CEQA Reform is “God’s Work”

In Act Two of the play Gov. Brown has declared that reforming CEQA is “the Lord’s work.”  But Brown already passed a set of so-called CEQA reforms back on Sept. 27, 2011, under Assembly Bill 900 (“Streamlining Bill”) and Senate Bill 292 (Los Angeles Football Stadium Exemption).  What makes this new proposed CEQA Reform necessary?

What Brown appears to be signaling is that CEQA is up for sale to the highest bidder in return for highly symbolic taxes that buy votes of pet political constituencies for the upcoming election in November.  So what California is likely to end up getting in return is an exemption for Brown’s pet Bullet Train project from environmental laws.

Now most Californians are mature enough to understand what is going on and to look the other way if the greater public good is served.  Famous liberal Christian theologian Reinhold Niebuhr called this ethical “realism” or realpolitik.  We must get our hands dirty to do any good.  OK.  So what good will come of this deal?

Selling Their Soul for Mess of Pottage?

Many Californians will probably ask what good may come from fast tracking the proverbial Bullet Train to nowhere?  And what good will come if funding is pulled by Congress for the Bullet Train if a new administration is installed in Washington, D.C., in two months?  And what will these scholarships go for?  More needed trained engineers to create needed new industries and jobs or more “pet” college programs and projects to nowhere for more “pet” political constituencies?  Where is the economic dividend in this deal?

The state unemployment fund is running in the red to the tune of hundreds of millions of dollars, Med-Cal and Cal-WORKS are running up the state budget deficit, and California only has six months of water storage even without a drought.  And highly selective CEQA reform is what the governor and the legislature are preoccupied with?

Isn’t what Gov.

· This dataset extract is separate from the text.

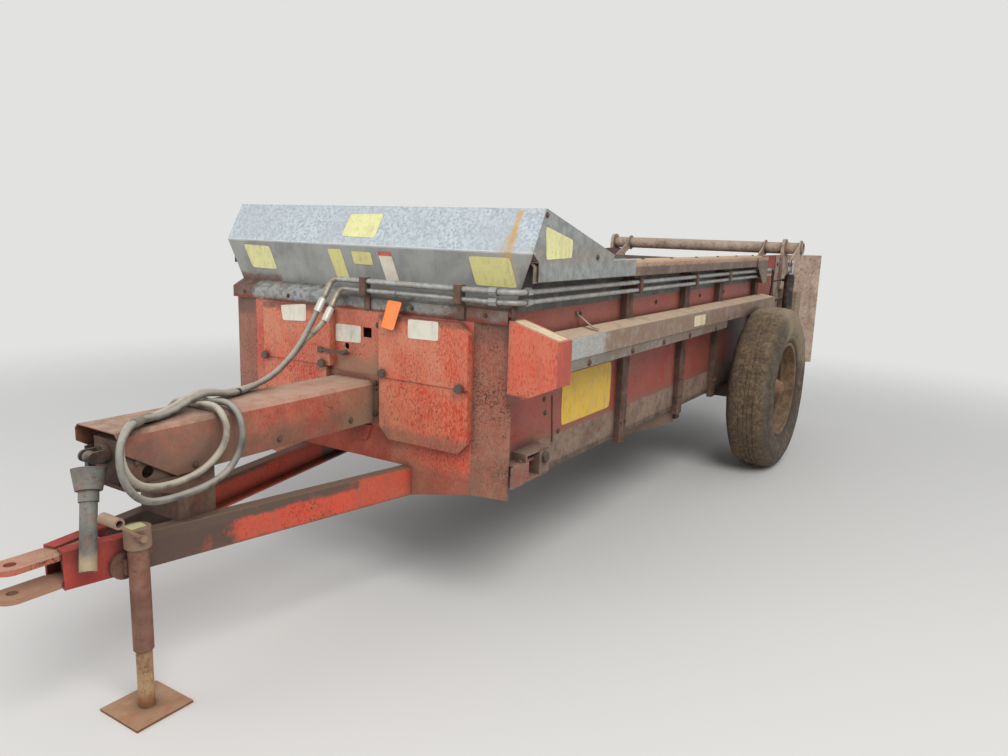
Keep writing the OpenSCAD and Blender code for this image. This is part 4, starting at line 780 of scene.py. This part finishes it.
# Tyres, turned from the same outline as the plain solid, with worn grooves and ribs
TYRE_OUTLINE = [
    (0.292, -0.099), (0.305, -0.101), (0.308, -0.101), (0.317, -0.114), (0.335, -0.121), (0.345, -0.126),
    (0.350, -0.1245), (0.356, -0.129), (0.372, -0.1345), (0.395, -0.138), (0.425, -0.140), (0.452, -0.137),
    (0.467, -0.130), (0.470, -0.1265), (0.4745, -0.1265), (0.478, -0.1245), (0.492, -0.119), (0.501, -0.114),
    (0.511, -0.101), (0.520, -0.086), (0.5235, -0.068), (0.5262, -0.050),
    (0.5263, -0.0475), (0.5228, -0.0455), (0.5228, -0.0395), (0.5265, -0.0375),
    (0.5268, -0.0165), (0.5232, -0.0145), (0.5232, -0.0085), (0.5268, -0.0065), (0.5270, 0.0),
]
TYRE_INSIDE = [(0.290, 0.072), (0.365, 0.114), (0.457, 0.108), (0.503, 0.056),
               (0.503, -0.056), (0.457, -0.108), (0.365, -0.114), (0.2875, -0.072)]
TYRE_STEPS = 220
BEAD_R = 0.36
CROWN_R = 0.5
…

Brown is doing with CEQA exemptions the same as Pres. Obama did with all the waivers for Obamacare mainly granted to political contributors?  Laws that need so many waivers for political cronies aren’t good laws that serve the greater public interest. They are laws meant to punish one political group in favor of another. What kind of political system do we call that which punishes one’s political enemies?

Have corporations proverbially sold their soul for a “mess of pottage” in Biblical terms by ponying up $1 billion for college scholarships?

Government is not rational or even just; it is a messy process of “muddling through” as political scientist Charles Lindblom once famously said. But what will be the consequence of such capricious law?  Has California democracy and the rule of law been abrogated?

In MacLeish’s play the wife of fictional character “J.B.” says:

“You wanted justice, didn’t you?  There isn’t any…there is only love.”

Former California Attorney General now Gov. Jerry Brown apparently believes California law and justice can be based on “love:” on the dispensing of grace in the form of a free ride through college.  In his prior two terms as governor, Brown was known by judges and criminal prosecutors for his ideological and permissive judiciary appointments that gave many criminals lenient sentences.

On Thursday Aug. 23, the state Senate held off approving Brown’s CEQA reforms until the environmental lobby could be appeased and the state’s environmental laws won’t be totally scuttled.  For the most part CEQA is a way for third parties to shake down farmers and industries for water rights, land or real estate development under the guise of environmental mitigation damages.

Californians want the rule of law without political favor and for the greater public good.  Whether what California ends up getting with Gov. Brown’s CEQA reform deal is for the greater public good is each voter’s decision at the ballot box in November.

The analogy of Jerry Brown to the Biblical character of Job may be seen as inappropriate.   That is because, unlike Job, Brown’s deal with the devil will cause the house to fall on everybody else but him.  But in Archibald MacLeish’s story, the fictional character of “J.B.” refuses to return to his faith and is content with his losses.  Brown doesn’t suffer like Job or stoically resign himself to his situation like “J.B.”   Rather, Brown, as usual, will simply move on to his next special interest giveaway while describing himself as the god-like ancient Greek ruler Aristides the Just.